* Given information:
- - -

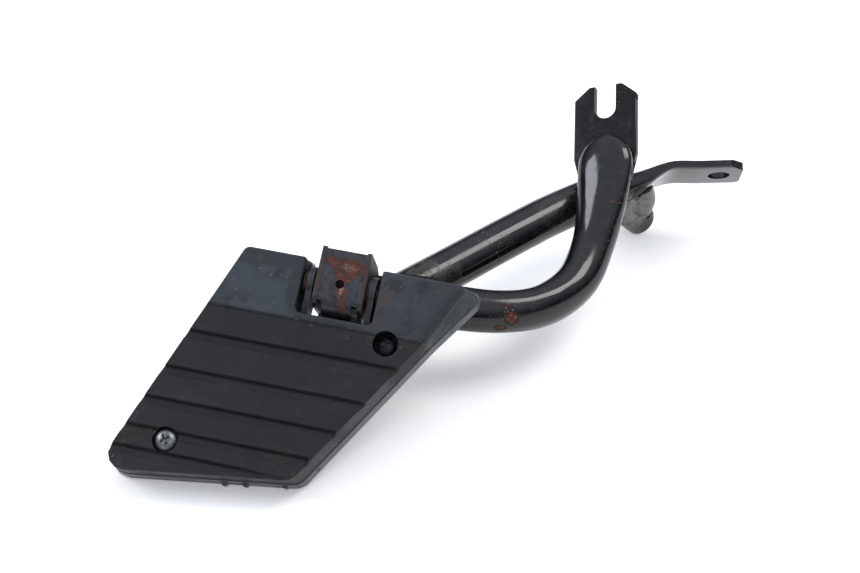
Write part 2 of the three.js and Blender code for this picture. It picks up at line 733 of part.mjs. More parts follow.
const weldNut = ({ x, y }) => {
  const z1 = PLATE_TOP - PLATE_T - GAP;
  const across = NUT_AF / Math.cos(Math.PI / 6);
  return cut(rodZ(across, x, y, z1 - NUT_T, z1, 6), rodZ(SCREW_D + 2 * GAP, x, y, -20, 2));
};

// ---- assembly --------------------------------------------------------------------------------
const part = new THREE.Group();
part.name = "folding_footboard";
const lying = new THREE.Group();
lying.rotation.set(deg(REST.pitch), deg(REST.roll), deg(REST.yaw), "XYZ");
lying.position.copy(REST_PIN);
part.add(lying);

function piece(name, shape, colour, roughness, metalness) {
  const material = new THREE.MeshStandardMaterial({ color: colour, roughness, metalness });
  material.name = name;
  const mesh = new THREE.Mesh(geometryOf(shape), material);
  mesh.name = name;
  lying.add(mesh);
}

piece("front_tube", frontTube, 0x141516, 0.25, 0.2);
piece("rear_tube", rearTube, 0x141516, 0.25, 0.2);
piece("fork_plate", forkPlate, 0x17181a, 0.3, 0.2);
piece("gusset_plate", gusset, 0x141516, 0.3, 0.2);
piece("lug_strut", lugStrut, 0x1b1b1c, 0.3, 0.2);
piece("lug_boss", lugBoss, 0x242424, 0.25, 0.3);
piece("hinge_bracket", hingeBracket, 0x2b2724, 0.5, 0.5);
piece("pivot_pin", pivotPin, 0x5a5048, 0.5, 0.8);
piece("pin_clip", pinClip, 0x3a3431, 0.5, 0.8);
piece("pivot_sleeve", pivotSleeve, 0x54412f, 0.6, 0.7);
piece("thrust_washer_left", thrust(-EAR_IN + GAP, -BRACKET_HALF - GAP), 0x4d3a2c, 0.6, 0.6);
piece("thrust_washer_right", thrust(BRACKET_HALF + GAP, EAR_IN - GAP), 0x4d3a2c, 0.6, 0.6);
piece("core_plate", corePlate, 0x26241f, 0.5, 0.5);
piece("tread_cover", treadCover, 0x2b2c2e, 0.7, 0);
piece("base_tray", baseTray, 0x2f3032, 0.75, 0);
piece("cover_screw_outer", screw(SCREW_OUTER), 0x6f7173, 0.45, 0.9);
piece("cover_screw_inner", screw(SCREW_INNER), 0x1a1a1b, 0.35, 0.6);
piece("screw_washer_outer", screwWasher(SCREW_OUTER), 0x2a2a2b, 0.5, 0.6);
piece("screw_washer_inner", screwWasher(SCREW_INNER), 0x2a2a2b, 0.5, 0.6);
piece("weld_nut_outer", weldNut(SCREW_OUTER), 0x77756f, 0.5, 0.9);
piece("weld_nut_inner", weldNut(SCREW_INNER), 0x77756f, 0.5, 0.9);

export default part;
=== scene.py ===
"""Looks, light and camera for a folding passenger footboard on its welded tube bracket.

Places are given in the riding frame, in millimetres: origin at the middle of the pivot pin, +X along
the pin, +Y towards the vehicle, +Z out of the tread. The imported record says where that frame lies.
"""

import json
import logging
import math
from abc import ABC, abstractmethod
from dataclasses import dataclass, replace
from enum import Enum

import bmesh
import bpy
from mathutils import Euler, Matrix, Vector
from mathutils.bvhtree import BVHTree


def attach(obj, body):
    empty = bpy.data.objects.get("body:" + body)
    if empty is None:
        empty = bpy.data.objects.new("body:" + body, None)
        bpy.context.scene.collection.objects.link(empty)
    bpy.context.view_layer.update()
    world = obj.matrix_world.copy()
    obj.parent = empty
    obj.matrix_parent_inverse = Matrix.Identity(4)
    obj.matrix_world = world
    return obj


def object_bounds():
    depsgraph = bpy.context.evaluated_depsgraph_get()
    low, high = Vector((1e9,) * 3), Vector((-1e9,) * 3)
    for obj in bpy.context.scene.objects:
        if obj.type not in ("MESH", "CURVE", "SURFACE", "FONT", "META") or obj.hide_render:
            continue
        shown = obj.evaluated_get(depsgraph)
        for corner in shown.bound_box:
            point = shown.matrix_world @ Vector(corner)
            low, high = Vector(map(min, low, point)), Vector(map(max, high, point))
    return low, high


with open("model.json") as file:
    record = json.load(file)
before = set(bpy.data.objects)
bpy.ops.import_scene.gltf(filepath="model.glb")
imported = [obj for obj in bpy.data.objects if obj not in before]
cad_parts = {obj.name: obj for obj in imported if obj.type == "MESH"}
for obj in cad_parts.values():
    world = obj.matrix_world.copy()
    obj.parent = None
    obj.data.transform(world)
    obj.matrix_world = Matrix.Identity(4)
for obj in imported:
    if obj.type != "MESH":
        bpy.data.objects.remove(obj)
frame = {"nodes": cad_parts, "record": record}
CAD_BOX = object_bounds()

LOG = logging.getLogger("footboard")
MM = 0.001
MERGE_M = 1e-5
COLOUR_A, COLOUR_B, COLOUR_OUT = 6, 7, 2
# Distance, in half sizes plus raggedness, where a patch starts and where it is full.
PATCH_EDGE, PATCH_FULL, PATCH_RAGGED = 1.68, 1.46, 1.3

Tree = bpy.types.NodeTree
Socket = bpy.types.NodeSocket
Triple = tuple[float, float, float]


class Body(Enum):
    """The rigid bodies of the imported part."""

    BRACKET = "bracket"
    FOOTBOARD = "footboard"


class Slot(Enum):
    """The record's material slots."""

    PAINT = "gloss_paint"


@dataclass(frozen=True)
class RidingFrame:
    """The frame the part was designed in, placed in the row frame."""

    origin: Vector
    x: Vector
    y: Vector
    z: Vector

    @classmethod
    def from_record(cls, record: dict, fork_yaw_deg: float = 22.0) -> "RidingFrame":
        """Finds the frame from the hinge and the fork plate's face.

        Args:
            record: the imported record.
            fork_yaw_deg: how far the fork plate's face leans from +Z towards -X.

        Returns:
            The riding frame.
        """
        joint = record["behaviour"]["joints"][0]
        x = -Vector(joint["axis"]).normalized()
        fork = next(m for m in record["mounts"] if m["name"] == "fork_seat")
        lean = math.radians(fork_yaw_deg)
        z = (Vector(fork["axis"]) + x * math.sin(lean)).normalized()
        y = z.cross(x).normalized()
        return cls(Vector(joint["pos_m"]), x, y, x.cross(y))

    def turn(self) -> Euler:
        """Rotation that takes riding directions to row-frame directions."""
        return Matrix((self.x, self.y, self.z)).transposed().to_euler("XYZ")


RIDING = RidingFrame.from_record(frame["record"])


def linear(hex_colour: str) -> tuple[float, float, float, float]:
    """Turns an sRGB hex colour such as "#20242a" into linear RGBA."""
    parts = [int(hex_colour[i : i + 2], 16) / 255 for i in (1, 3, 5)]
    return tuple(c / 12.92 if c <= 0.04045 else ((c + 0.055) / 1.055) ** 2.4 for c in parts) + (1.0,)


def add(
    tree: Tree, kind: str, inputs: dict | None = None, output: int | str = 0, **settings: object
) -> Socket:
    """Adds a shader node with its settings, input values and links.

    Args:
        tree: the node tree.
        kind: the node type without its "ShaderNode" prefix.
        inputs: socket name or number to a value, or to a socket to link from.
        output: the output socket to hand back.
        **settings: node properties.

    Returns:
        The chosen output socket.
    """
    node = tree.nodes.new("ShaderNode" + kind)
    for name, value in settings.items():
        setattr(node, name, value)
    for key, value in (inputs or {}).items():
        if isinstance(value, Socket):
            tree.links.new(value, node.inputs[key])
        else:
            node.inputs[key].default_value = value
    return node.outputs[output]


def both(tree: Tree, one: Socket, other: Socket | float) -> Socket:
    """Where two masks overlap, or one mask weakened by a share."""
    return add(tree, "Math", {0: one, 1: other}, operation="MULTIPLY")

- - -

* Exercise details:
The lines above from the one containing "weldNut(SCREW_OUTER), 0x77756f, 0.5, 0.9);" through the one containing "from mathutils.bvhtree import BVHTree" are to be set down exactly, and no others.

* Output below:
piece("weld_nut_outer", weldNut(SCREW_OUTER), 0x77756f, 0.5, 0.9);
piece("weld_nut_inner", weldNut(SCREW_INNER), 0x77756f, 0.5, 0.9);

export default part;
=== scene.py ===
"""Looks, light and camera for a folding passenger footboard on its welded tube bracket.

Places are given in the riding frame, in millimetres: origin at the middle of the pivot pin, +X along
the pin, +Y towards the vehicle, +Z out of the tread. The imported record says where that frame lies.
"""

import json
import logging
import math
from abc import ABC, abstractmethod
from dataclasses import dataclass, replace
from enum import Enum

import bmesh
import bpy
from mathutils import Euler, Matrix, Vector
from mathutils.bvhtree import BVHTree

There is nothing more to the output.